Inteligencia Artificial (IA)
Nvidia hires key engineers from Groq, including its founder, a Google AI chip expert.
Gianro Compagno
2025-12-26
5 min read
Nvidia strengthens its commitment to Artificial Intelligence by closing a licensing agreement with the startup Groq, known for its innovative Language Processing Unit (LPU), a chip specialized in AI inference. As announced, several key executives from Groq, including its founder and CEO Jonathan Ross, will join Nvidia, although the startup will continue to operate independently under a non-exclusive licensing agreement.
Groq, valued at approximately $6.9 billion after raising $750 million in its latest funding round, was founded by former Google engineers who were involved in the development of the first TPU chips, direct competitors to Nvidia's GPUs in large-scale machine learning tasks.
Despite the integration of talent, sources cited by Business Insider state that Nvidia will not acquire Groq, and the financial details of the agreement have not been disclosed by either party.
This move is part of a growing trend in Silicon Valley, where major tech companies are opting for licensing agreements and talent acquisitions instead of traditional purchases. Recent examples include Google's investment in Character.AI, where only the founders and part of the team were incorporated, and the partnerships of Adept and Inflection with Amazon and Microsoft, respectively.

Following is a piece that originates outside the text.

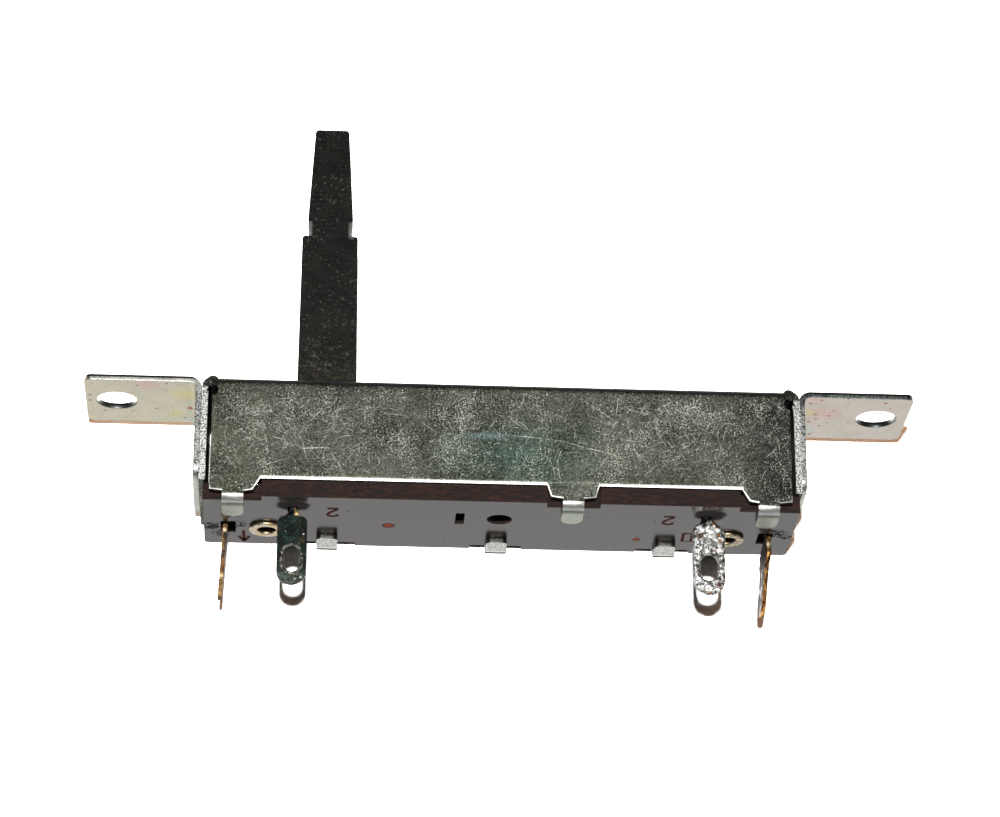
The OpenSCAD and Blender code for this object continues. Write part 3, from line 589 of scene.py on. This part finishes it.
def pinBrass(c):
    m = Finish("pinBrass")
    drawn = m.drawnOut(m.place, (1, 1, 2.4))
    tone = m.noise(drawn, 2.0, 5.0, 0.65)
    gold = m.mix(m.ramp(m.x, -1.0, 1.0), *c["gold"])
    colour = m.mix(m.ramp(tone, 0.40, 0.56), c["brown"], gold)
    dark = m.noise(m.vector("ADD", drawn, (4.0, 1.0, 7.0)), 2.6, 4.0, 0.6)
    colour = m.mix(m.ramp(dark, 0.51, 0.58, 0.0, 0.9), colour, c["dark"])
    copper = m.noise(m.vector("ADD", drawn, (1.0, 5.0, 3.0)), 2.2, 4.0, 0.6)
    colour = m.mix(m.ramp(copper, 0.56, 0.64, 0.0, 0.8), colour, c["copper"])
    # painted glints
    colour = m.over(colour, m.spots(m.place, c["glints"], 0.7, 0.4), 0.85, c["glint"])
    wide = m.ramp(m.size(m.faceX), 0.45, 0.8)
    colour = m.over(colour, wide, 0.93, m.mix(m.ramp(tone, 0.56, 0.64), c["dark"], c["tin"]))
    colour = m.mix(m.ramp(m.z, -10.1, -9.9), colour, c["inside"])
    grit = m.noise(m.place, 8.0, 4.0, 0.7)
    height = m.plus(grit, m.times(tone, 2.0))
    return m.done(colour, m.ramp(grit, 0.3, 0.7, 0.32, 0.5), height, 0.03)


solderFinish = {
    "bright": (0.88, 0.88, 0.86),
    "dull": (0.16, 0.165, 0.15),
    "black": (0.03, 0.03, 0.026),
    "hollowDarkening": 0.48,
    "flux": (0.34, 0.15, 0.04),
    "fluxSpots": (
        (15.55, -2.5, -11.7, 0.16), (16.9, -2.5, -11.6, 0.2), (17.0, -2.5, -12.1, 0.2),
        (16.5, -2.5, -10.7, 0.25), (16.75, -2.5, -11.0, 0.2),
    ),
    "burnt": (0.10, 0.03, 0.015),
    "burntSpots": ((16.9, -2.5, -15.75, 0.33), (17.35, -2.5, -15.0, 0.3), (16.6, -2.5, -13.0, 0.2)),
}

residueFinish = {
    **solderFinish,
    "bright": (0.24, 0.24, 0.19),
    "dull": (0.035, 0.036, 0.028),
    "hollowDarkening": 0.8,
    "flux": (0.08, 0.06, 0.03),
}


def oldSolder(name, c):
    m = Finish(name)
    grit = m.noise(m.place, 2.7, 4.0, 0.74)
    tone = m.noise(m.place, 1.1, 4.0, 0.6)
    cells = m.plus(grit, m.times(m.minus(tone, 0.5), 0.5))
    colour = m.mix(m.ramp(cells, 0.42, 0.54), c["dull"], c["bright"])
    crack = m.curls(m.place, 2.6, 0.05, 0.55)
    colour = m.over(colour, crack, 0.8, c["black"])
    # darker in the hollows of the bump
    hollows = m.ramp(m.plus(grit, m.times(tone, 0.3)), 0.56, 0.5)
    colour = m.over(colour, hollows, c["hollowDarkening"], c["black"])
    for ink in ("flux", "burnt"):
        colour = m.over(colour, m.spots(m.place, c[ink + "Spots"], 0.5, 0.6), 0.85, c[ink])
    flux = m.ramp(m.noise(m.moved(3.0, 3.0, 3.0), 2.6, 4.0, 0.7), 0.6, 0.67, 0.0, 0.8)
    colour = m.mix(flux, colour, c["flux"])
    height = m.plus(grit, m.times(crack, -0.3))
    return m.done(colour, m.ramp(tone, 0.3, 0.7, 0.26, 0.4), height, 0.09)


eyeletFinish = {
    "tin": (0.62, 0.57, 0.46),
    "gold": (0.58, 0.44, 0.24),
    "dark": (0.07, 0.055, 0.04),
    "bore": ((0.03, 0.025, 0.02), (0.50, 0.16, 0.06)),
}


def eyeletTin(c):
    m = Finish("eyeletTin")
    tone = m.noise(m.place, 2.4, 5.0, 0.65)
    colour = m.mix(m.ramp(tone, 0.42, 0.6), c["tin"], c["gold"])
    fine = m.noise(m.place, 6.0, 4.0, 0.75)
    worn = m.plus(fine, m.ramp(m.x, -1.0, 1.0, 0.0, 0.075))
    colour = m.mix(m.ramp(worn, 0.52, 0.62, 0.0, 0.85), colour, c["dark"])
    # the bore: copper, with painted shade where it is dark
    colour = m.mix(m.ramp(m.z, -10.36, -10.25), colour, m.mix(m.ramp(tone, 0.5, 0.6), *c["bore"]))
    colour = m.mix(m.ramp(m.z, -9.0, -8.9), colour, c["tin"])
    return m.done(colour, m.ramp(tone, 0.3, 0.7, 0.26, 0.42), fine, 0.02)


def rolledMetal(name, base, shade, rough):
    m = Finish(name)
    grain = m.noise(m.drawnOut(m.place, (8, 1, 1)), 6.0, 4.0, 0.6)
    colour = m.mix(m.ramp(grain, 0.3, 0.7), base, shade)
    colour = m.over(colour, m.grains(m.place, 5.0, 0.2, 0.8), 0.4, (0.2, 0.15, 0.1))
    return m.done(colour, m.ramp(grain, 0.3, 0.7, rough, rough + 0.12), grain, 0.004)


boardFinish = {
    "face": (0.034, 0.025, 0.024),
    "faceRed": (0.050, 0.028, 0.024),
    "faceDark": (0.012, 0.009, 0.009),
    "edge": (0.014, 0.008, 0.006),
    "fibre": (0.045, 0.016, 0.010),
    "edgeDark": (0.006, 0.004, 0.004),
    "pit": (0.62, 0.10, 0.03),
    "soot": (0.004, 0.004, 0.004),
    "neckShadow": (0.012, 0.008, 0.007),
    # marks on the lower face: X, Y and radius in mm
    "lowerFace": -10.3,
    "pits": ((-8.54, 0.48, 0.42), (10.99, 2.23, 0.26)),
    "dots": (
        (-11.74, -2.30, 0.12), (12.1, -1.6, 0.1), (11.0, 1.6, 0.09), (19.6, 2.9, 0.1),
        (-4.2, 3.1, 0.1), (2.6, 2.4, 0.08), (6.9, -2.2, 0.08),
    ),
    "soots": (
        (-22.3, 1.4, 1.125), (-20.4, 0.9, 1.05), (-21.6, 2.9, 0.9), (-20.9, -1.0, 0.9),
        (21.9, 0.3, 1.05), (22.6, 1.0, 0.75), (21.2, -0.2, 0.75),
    ),
    "neckShadowSpots": ((-15.7, -3.2, 1.2), (16.4, -3.2, 1.25), (-16.3, -3.3, 1.1), (15.9, -3.3, 1.15)),
}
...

Meta has also followed this strategy, investing nearly $14 billion for a 49% stake in Scale AI and bringing in its CEO, Alexandr Wang, to lead Meta Superintelligence Labs. However, not all of these agreements are successful: OpenAI's failed acquisition of Windsurf left many employees in uncertainty, while Google and Cognition absorbed different groups from the team.
These operations reflect the fierce competition for AI talent and the evolution of growth strategies in the tech sector.